Give the listing below again in full, exactly as written.

━━━ Data excerpt ━━━

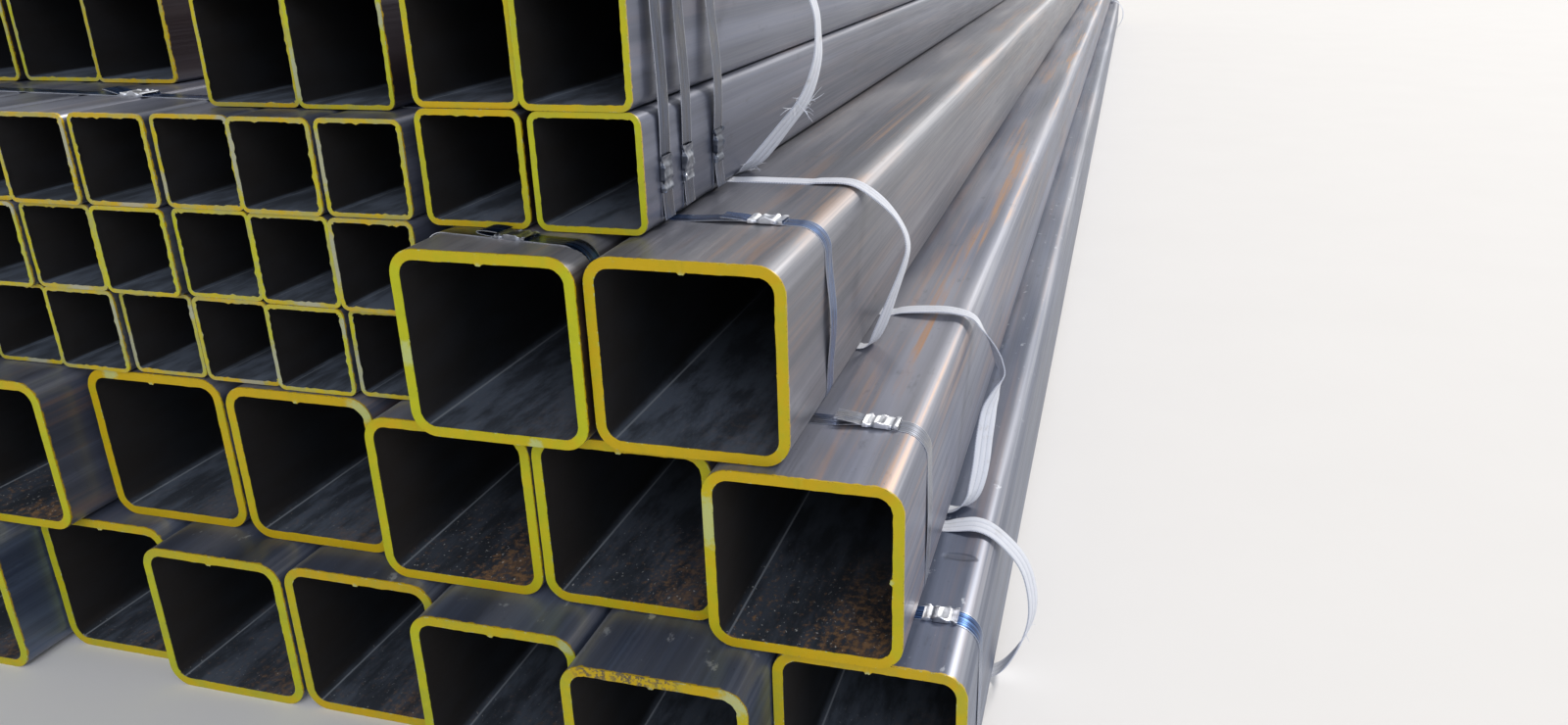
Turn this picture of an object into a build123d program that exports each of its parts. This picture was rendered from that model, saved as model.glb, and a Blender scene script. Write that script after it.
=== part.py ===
from build123d import *
from math import acos, atan2, cos, degrees, hypot, radians, sin
import os

# A yard stack of square steel tubes, 12 m stock, in strapped and slung bundles.
# Millimetres. X runs across the stack, Y along the tubes from their painted ends, Z up.
# While it is built, X = 0 is the bottom row's left side, Y = 0 is the painted end of
# the top row's outer tube, and Z = 0 is the ground. At the end the stack is moved so
# that its origin is the middle of the ground under it.

tube_length = 12000

# Large tubes, which make the three rows at the bottom, in the middle and on top
large_side = 250
large_wall = 14
large_corner = 35

# Weld bead left inside each large tube, half way along one wall
bead_width = 9
bead_height = 3
bead_slope = 50

# Small tubes of the bundle that stands beside the top row
small_side = 130
small_wall = 6
small_corner = 12

# Tubes of the two-by-two bundle on the top row
quad_side = 150
quad_wall = 8
quad_corner = 16

# Tubes of the pair on the small bundle
pair_side = 150
pair_wall = 6
pair_corner = 12

# Tubes of the wide row at the top left
wide_side = 160
wide_wall = 6
wide_corner = 12

# Steel strapping, its curled free end, and the crimped seal that closes it
strap_width = 32
strap_thickness = 0.9
tail_length = 62
tail_lift = 9
seal_length = 46
seal_thickness = 1.2
seal_notch = 4

# Flat webbing slings, and how far they hang off the side of their bundle
sling_width = 34
sling_thickness = 1.0
sling_slack = 48
quad_sling_slack = 120

# Clearances: a band from the tubes in it, a tube from the one below, a seal from its strap.
# A banded bundle stands off what it lies on by the room that its thickest band takes.
band_clearance = 0.1
stack_clearance = 0.2
seal_clearance = 0.1
band_room = sling_thickness + 2 * band_clearance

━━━

> Task response
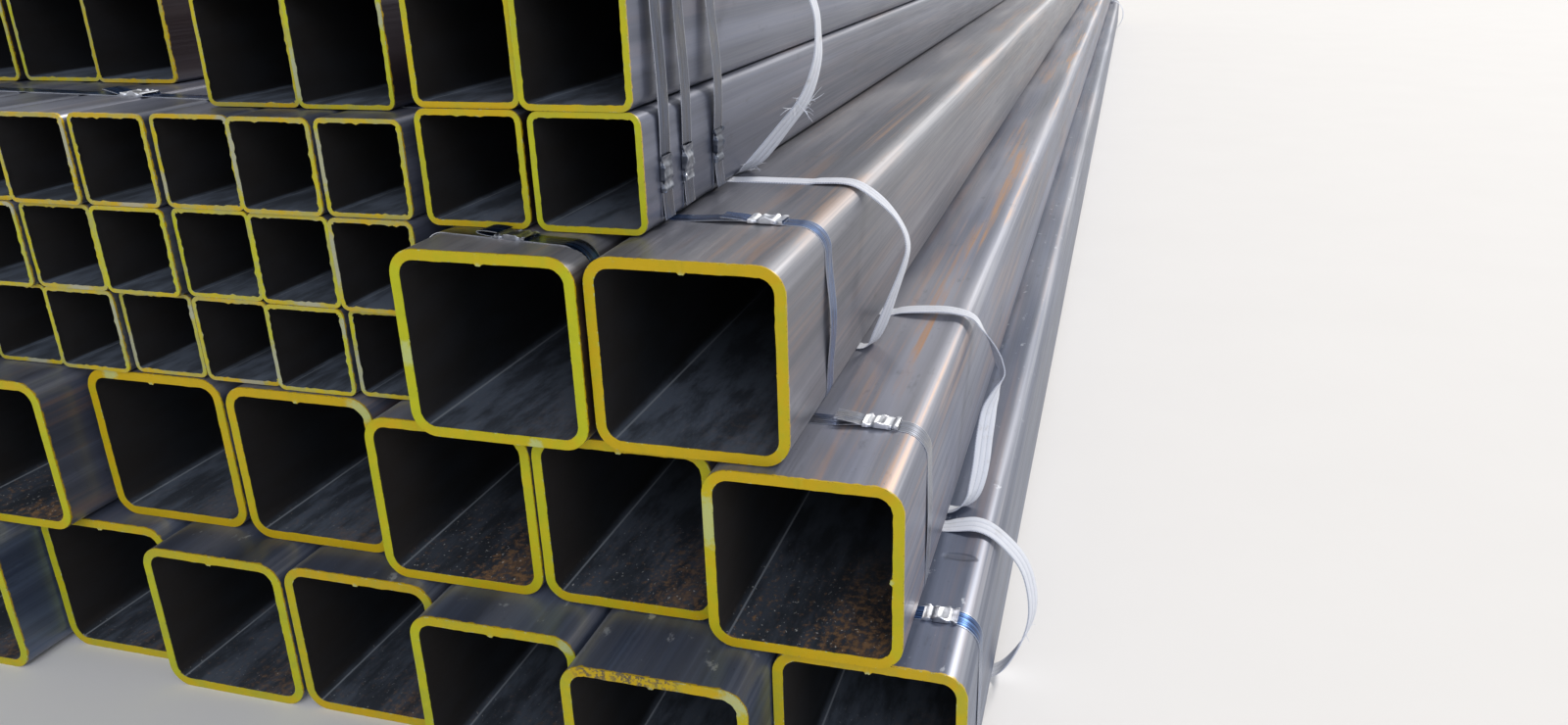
Turn this picture of an object into a build123d program that exports each of its parts. This picture was rendered from that model, saved as model.glb, and a Blender scene script. Write that script after it.
=== part.py ===
from build123d import *
from math import acos, atan2, cos, degrees, hypot, radians, sin
import os

# A yard stack of square steel tubes, 12 m stock, in strapped and slung bundles.
# Millimetres. X runs across the stack, Y along the tubes from their painted ends, Z up.
# While it is built, X = 0 is the bottom row's left side, Y = 0 is the painted end of
# the top row's outer tube, and Z = 0 is the ground. At the end the stack is moved so
# that its origin is the middle of the ground under it.

tube_length = 12000

# Large tubes, which make the three rows at the bottom, in the middle and on top
large_side = 250
large_wall = 14
large_corner = 35

# Weld bead left inside each large tube, half way along one wall
bead_width = 9
bead_height = 3
bead_slope = 50

# Small tubes of the bundle that stands beside the top row
small_side = 130
small_wall = 6
small_corner = 12

# Tubes of the two-by-two bundle on the top row
quad_side = 150
quad_wall = 8
quad_corner = 16

# Tubes of the pair on the small bundle
pair_side = 150
pair_wall = 6
pair_corner = 12

# Tubes of the wide row at the top left
wide_side = 160
wide_wall = 6
wide_corner = 12

# Steel strapping, its curled free end, and the crimped seal that closes it
strap_width = 32
strap_thickness = 0.9
tail_length = 62
tail_lift = 9
seal_length = 46
seal_thickness = 1.2
seal_notch = 4

# Flat webbing slings, and how far they hang off the side of their bundle
sling_width = 34
sling_thickness = 1.0
sling_slack = 48
quad_sling_slack = 120

# Clearances: a band from the tubes in it, a tube from the one below, a seal from its strap.
# A banded bundle stands off what it lies on by the room that its thickest band takes.
band_clearance = 0.1
stack_clearance = 0.2
seal_clearance = 0.1
band_room = sling_thickness + 2 * band_clearance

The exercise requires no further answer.